From this week’s issue of Science comes Filling the Light Pipe by David J. Richardson. This is an important article highlighting a serious challenge facing the both the scientific and policy community.
From the abstract: “It has been a landmark year for the field of optical telecommunications, with the award of the 2009 Nobel Prize to Charles Kao for his insight in the mid-1960s that the future of communications lay in single-mode silica-based optical fibers (1) as well as the 50th anniversary of the first demonstration of the laser—both key technologies responsible for the development of the global-scale communications networks of today (2). Recently, however, a growing realization has emerged within the telecommunications industry that the end of the phenomenal growth in optical fiber communication capacity is within sight. At this year’s Optical Fiber Communication Conference (OFC 2010), several groups reported results within a factor of 2 of the ultimate capacity limits of existing optical fiber technology.
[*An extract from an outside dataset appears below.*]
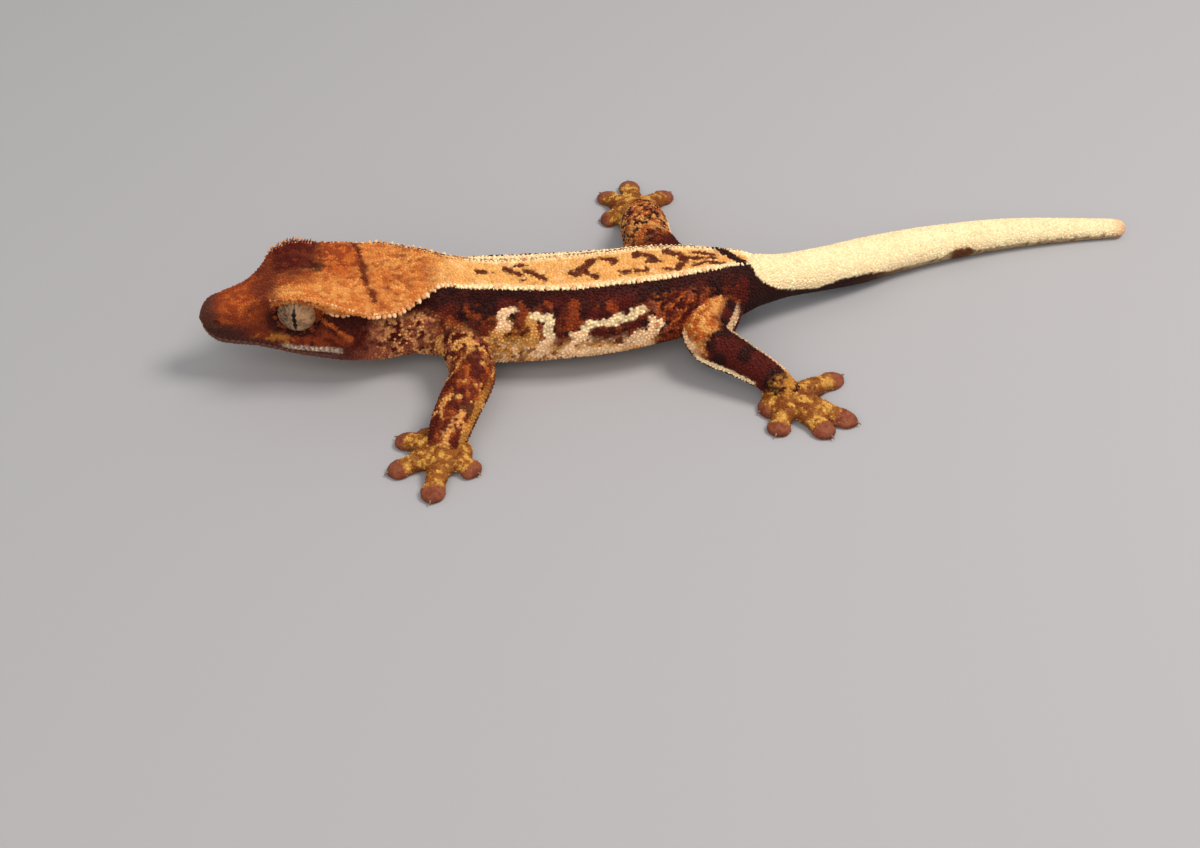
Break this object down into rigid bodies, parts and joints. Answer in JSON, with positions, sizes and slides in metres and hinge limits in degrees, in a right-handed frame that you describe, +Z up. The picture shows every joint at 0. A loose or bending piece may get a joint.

Without radical innovation in our physical network infrastructure—that is, improvements in the key physical properties of transmission fibers and the optical amplifiers that we rely on to transmit data over long distances—we face what has been widely referred to as a “capacity crunch” that could severely constrain future Internet growth, as well as having social and political ramifications.”
[HT to Paul Kedrosky]
It’s all well and good to push the peak bandwidth out. For my money, however, the more interesting problem is how to get fiber to the home at an affordable rate. The multiple orders of magnitude difference between CATV/RJ45 and fiber are more important for the next ten years than the single order of magnitude shown above.